* **COLLECTED DATA**:
= = = = =

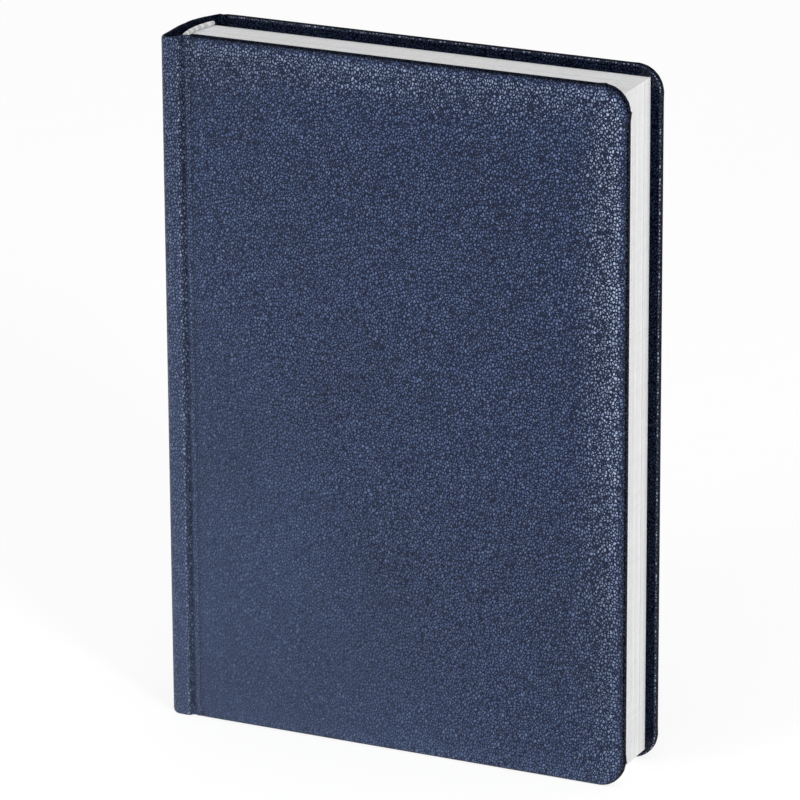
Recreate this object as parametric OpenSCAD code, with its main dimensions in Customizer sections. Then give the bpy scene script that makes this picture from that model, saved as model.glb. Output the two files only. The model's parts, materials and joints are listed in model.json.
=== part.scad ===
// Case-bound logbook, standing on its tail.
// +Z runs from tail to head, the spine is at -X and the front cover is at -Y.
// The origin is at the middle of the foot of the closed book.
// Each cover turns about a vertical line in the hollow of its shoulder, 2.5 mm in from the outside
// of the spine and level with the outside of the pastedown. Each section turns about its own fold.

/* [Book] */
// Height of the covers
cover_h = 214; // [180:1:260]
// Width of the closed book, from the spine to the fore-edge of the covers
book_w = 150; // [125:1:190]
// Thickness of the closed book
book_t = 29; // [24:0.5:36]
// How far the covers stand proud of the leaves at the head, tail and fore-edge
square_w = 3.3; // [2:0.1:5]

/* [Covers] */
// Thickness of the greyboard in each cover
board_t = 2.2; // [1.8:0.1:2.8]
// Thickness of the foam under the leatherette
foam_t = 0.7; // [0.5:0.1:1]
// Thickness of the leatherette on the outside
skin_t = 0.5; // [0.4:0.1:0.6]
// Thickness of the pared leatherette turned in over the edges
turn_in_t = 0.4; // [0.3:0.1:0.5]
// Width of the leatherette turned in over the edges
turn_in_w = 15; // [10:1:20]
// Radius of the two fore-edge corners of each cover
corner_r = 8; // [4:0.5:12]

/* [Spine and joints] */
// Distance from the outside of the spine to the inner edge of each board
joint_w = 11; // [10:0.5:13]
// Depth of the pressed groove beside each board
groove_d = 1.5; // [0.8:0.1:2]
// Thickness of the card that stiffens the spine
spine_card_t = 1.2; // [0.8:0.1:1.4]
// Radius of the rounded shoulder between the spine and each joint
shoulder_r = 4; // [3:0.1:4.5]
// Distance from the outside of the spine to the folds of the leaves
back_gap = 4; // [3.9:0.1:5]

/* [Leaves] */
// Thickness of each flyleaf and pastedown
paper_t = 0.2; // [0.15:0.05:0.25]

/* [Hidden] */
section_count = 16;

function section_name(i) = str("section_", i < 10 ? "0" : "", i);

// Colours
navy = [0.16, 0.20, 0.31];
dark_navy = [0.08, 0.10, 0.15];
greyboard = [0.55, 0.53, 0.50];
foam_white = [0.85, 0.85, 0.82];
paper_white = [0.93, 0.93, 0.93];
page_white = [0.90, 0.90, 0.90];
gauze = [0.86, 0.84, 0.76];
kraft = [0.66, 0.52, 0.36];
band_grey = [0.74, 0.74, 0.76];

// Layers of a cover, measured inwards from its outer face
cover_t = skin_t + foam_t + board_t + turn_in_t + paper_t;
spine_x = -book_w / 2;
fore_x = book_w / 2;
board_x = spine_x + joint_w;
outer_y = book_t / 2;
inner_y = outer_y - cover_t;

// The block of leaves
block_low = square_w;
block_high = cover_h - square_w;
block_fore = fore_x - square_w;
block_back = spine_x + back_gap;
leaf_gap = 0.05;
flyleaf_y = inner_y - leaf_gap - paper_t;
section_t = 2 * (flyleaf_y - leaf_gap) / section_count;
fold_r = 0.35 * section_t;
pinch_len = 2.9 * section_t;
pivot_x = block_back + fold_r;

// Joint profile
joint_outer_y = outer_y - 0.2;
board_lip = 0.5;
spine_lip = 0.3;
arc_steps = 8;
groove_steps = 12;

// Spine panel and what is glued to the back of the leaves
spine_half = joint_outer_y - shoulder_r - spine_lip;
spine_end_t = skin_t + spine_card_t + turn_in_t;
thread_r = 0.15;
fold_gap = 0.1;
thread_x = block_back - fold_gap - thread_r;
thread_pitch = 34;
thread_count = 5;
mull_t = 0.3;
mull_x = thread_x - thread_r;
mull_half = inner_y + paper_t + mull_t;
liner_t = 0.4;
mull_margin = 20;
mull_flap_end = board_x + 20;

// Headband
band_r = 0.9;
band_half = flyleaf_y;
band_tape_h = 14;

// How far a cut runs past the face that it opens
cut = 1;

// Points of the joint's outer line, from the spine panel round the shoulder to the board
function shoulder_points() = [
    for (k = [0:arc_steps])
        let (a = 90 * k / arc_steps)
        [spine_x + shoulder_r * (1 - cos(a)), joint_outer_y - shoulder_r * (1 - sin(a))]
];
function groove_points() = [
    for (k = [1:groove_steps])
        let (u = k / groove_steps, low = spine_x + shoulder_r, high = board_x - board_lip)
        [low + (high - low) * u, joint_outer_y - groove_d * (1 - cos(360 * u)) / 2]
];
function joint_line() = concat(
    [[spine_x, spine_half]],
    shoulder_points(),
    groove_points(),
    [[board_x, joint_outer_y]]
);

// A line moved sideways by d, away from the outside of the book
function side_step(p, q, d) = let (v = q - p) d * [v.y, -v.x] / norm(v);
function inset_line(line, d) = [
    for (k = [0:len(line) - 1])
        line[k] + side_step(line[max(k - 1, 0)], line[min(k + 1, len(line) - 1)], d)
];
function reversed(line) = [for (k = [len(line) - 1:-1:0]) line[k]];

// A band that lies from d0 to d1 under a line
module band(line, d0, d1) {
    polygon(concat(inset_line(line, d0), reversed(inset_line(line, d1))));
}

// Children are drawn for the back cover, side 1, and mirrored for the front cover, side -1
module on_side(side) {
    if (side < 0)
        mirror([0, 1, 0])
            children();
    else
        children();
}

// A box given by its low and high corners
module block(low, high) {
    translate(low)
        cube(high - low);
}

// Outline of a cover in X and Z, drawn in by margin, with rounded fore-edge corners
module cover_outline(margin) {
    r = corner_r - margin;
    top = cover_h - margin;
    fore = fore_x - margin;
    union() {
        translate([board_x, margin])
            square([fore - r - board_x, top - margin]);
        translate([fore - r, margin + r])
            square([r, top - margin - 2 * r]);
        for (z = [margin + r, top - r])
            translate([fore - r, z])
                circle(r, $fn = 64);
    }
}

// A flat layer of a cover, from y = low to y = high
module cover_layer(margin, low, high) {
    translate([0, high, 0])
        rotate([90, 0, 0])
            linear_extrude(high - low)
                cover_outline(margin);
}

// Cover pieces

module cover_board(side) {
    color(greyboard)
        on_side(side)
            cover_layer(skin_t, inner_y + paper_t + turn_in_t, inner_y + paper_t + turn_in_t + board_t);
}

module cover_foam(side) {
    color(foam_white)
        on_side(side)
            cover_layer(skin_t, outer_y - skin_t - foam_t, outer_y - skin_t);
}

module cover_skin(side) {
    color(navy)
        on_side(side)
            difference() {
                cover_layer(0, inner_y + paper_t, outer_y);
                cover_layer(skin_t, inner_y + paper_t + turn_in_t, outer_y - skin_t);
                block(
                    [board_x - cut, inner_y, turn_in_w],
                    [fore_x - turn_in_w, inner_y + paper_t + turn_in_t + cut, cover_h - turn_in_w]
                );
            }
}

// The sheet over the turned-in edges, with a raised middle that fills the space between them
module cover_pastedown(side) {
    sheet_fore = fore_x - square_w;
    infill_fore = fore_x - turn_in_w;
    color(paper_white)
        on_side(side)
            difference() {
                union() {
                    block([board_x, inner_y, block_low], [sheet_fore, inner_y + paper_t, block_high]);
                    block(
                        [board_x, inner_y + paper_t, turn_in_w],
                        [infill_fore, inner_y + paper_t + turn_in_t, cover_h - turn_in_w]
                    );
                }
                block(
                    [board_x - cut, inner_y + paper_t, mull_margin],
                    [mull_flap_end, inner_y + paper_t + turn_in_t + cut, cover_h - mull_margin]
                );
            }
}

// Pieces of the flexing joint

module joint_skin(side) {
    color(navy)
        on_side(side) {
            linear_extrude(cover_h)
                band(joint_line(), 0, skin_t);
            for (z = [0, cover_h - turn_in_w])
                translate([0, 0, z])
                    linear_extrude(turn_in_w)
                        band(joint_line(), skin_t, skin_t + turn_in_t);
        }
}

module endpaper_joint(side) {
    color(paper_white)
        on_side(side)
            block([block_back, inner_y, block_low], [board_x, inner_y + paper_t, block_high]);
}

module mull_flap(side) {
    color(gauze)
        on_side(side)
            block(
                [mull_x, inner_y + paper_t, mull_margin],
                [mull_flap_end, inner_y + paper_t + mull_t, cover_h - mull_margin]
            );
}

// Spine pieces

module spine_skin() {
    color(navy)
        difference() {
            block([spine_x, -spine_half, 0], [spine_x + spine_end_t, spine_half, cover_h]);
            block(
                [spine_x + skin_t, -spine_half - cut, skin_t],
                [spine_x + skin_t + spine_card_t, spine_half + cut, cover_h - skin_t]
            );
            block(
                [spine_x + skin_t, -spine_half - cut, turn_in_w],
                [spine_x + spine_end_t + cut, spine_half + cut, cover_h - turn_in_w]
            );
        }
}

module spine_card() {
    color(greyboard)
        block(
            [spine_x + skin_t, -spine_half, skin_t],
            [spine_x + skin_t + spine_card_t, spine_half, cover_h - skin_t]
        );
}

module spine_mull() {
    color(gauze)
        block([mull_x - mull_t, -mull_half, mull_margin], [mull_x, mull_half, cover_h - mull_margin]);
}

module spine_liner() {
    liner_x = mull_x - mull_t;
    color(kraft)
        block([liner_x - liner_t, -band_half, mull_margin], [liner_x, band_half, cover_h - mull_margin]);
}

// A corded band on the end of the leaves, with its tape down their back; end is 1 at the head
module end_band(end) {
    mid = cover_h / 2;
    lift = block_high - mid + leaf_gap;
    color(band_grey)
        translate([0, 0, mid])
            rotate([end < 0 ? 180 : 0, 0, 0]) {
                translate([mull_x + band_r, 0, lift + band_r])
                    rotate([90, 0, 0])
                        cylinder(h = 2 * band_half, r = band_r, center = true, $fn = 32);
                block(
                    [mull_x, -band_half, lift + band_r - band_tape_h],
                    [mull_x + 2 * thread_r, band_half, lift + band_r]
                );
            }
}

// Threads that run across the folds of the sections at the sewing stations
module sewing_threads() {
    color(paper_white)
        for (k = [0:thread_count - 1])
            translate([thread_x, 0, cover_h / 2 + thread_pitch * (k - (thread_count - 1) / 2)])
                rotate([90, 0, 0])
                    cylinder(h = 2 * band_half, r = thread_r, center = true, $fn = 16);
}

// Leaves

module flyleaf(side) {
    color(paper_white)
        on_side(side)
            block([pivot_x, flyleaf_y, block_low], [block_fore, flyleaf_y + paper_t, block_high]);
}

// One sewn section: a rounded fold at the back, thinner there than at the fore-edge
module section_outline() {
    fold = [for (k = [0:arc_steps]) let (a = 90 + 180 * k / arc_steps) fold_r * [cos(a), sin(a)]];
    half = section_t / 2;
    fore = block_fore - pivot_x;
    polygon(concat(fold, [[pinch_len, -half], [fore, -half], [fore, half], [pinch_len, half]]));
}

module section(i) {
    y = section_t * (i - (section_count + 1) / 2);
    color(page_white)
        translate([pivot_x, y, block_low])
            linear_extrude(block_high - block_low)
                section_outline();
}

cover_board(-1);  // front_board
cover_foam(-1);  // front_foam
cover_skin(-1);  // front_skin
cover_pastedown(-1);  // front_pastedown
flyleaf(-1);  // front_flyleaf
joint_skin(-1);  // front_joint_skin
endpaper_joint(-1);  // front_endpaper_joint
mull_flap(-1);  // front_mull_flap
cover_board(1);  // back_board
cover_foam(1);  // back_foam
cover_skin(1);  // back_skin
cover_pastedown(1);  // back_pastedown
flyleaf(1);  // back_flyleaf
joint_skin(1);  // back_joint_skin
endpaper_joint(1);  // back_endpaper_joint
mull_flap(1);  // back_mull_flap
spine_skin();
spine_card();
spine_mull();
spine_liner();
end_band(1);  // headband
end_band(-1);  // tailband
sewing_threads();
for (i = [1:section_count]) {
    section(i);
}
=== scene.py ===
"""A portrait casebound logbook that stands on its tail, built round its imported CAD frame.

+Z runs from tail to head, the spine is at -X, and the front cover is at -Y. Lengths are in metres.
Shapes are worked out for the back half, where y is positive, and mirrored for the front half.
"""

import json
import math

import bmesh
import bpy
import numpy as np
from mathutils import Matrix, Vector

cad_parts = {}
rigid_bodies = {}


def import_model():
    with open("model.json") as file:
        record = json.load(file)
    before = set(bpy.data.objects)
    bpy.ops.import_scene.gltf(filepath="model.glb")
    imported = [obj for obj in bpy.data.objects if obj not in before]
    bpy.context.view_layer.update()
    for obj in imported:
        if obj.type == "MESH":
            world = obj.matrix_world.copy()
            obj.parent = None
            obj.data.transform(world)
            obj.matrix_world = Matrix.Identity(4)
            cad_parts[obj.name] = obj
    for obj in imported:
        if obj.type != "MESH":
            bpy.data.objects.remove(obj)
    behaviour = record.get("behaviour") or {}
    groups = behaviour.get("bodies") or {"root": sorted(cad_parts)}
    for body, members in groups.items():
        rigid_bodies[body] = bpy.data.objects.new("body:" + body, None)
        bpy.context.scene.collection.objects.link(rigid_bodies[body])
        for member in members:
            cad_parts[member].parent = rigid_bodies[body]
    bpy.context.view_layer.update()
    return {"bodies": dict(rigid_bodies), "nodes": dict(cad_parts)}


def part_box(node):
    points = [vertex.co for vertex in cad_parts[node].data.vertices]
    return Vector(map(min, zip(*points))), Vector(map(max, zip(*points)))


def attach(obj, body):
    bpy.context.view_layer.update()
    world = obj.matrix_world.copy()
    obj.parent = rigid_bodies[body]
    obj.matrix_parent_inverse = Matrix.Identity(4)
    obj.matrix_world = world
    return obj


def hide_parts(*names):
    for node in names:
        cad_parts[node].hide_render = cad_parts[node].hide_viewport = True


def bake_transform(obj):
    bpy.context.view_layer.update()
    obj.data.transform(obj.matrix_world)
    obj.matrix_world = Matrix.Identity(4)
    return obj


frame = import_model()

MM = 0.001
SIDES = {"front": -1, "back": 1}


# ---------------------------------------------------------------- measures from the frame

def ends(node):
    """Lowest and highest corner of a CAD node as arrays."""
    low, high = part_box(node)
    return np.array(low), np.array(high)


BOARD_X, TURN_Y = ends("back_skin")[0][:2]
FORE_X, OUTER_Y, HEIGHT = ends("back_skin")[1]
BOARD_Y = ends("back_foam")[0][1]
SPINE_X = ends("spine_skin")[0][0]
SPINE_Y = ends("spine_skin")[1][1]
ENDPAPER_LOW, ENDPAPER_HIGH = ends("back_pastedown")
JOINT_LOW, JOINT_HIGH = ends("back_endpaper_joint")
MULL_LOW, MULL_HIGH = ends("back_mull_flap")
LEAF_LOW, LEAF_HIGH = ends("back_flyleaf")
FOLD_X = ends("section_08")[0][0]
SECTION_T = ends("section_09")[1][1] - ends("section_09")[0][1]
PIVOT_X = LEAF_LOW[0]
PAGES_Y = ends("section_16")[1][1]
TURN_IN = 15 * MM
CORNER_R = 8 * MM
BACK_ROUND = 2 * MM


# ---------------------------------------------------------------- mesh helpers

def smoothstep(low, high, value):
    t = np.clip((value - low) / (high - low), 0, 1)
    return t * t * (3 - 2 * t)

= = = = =

* **SET EXERCISE**: Exactly as written, quote the lines from the one that has "at the fore-edge" down to the one that has "obj.parent = None", and include both.

* **ANSWER TO THIS EXERCISE**:
// One sewn section: a rounded fold at the back, thinner there than at the fore-edge
module section_outline() {
    fold = [for (k = [0:arc_steps]) let (a = 90 + 180 * k / arc_steps) fold_r * [cos(a), sin(a)]];
    half = section_t / 2;
    fore = block_fore - pivot_x;
    polygon(concat(fold, [[pinch_len, -half], [fore, -half], [fore, half], [pinch_len, half]]));
}

module section(i) {
    y = section_t * (i - (section_count + 1) / 2);
    color(page_white)
        translate([pivot_x, y, block_low])
            linear_extrude(block_high - block_low)
                section_outline();
}

cover_board(-1);  // front_board
cover_foam(-1);  // front_foam
cover_skin(-1);  // front_skin
cover_pastedown(-1);  // front_pastedown
flyleaf(-1);  // front_flyleaf
joint_skin(-1);  // front_joint_skin
endpaper_joint(-1);  // front_endpaper_joint
mull_flap(-1);  // front_mull_flap
cover_board(1);  // back_board
cover_foam(1);  // back_foam
cover_skin(1);  // back_skin
cover_pastedown(1);  // back_pastedown
flyleaf(1);  // back_flyleaf
joint_skin(1);  // back_joint_skin
endpaper_joint(1);  // back_endpaper_joint
mull_flap(1);  // back_mull_flap
spine_skin();
spine_card();
spine_mull();
spine_liner();
end_band(1);  // headband
end_band(-1);  // tailband
sewing_threads();
for (i = [1:section_count]) {
    section(i);
}
=== scene.py ===
"""A portrait casebound logbook that stands on its tail, built round its imported CAD frame.

+Z runs from tail to head, the spine is at -X, and the front cover is at -Y. Lengths are in metres.
Shapes are worked out for the back half, where y is positive, and mirrored for the front half.
"""

import json
import math

import bmesh
import bpy
import numpy as np
from mathutils import Matrix, Vector

cad_parts = {}
rigid_bodies = {}


def import_model():
    with open("model.json") as file:
        record = json.load(file)
    before = set(bpy.data.objects)
    bpy.ops.import_scene.gltf(filepath="model.glb")
    imported = [obj for obj in bpy.data.objects if obj not in before]
    bpy.context.view_layer.update()
    for obj in imported:
        if obj.type == "MESH":
            world = obj.matrix_world.copy()
            obj.parent = None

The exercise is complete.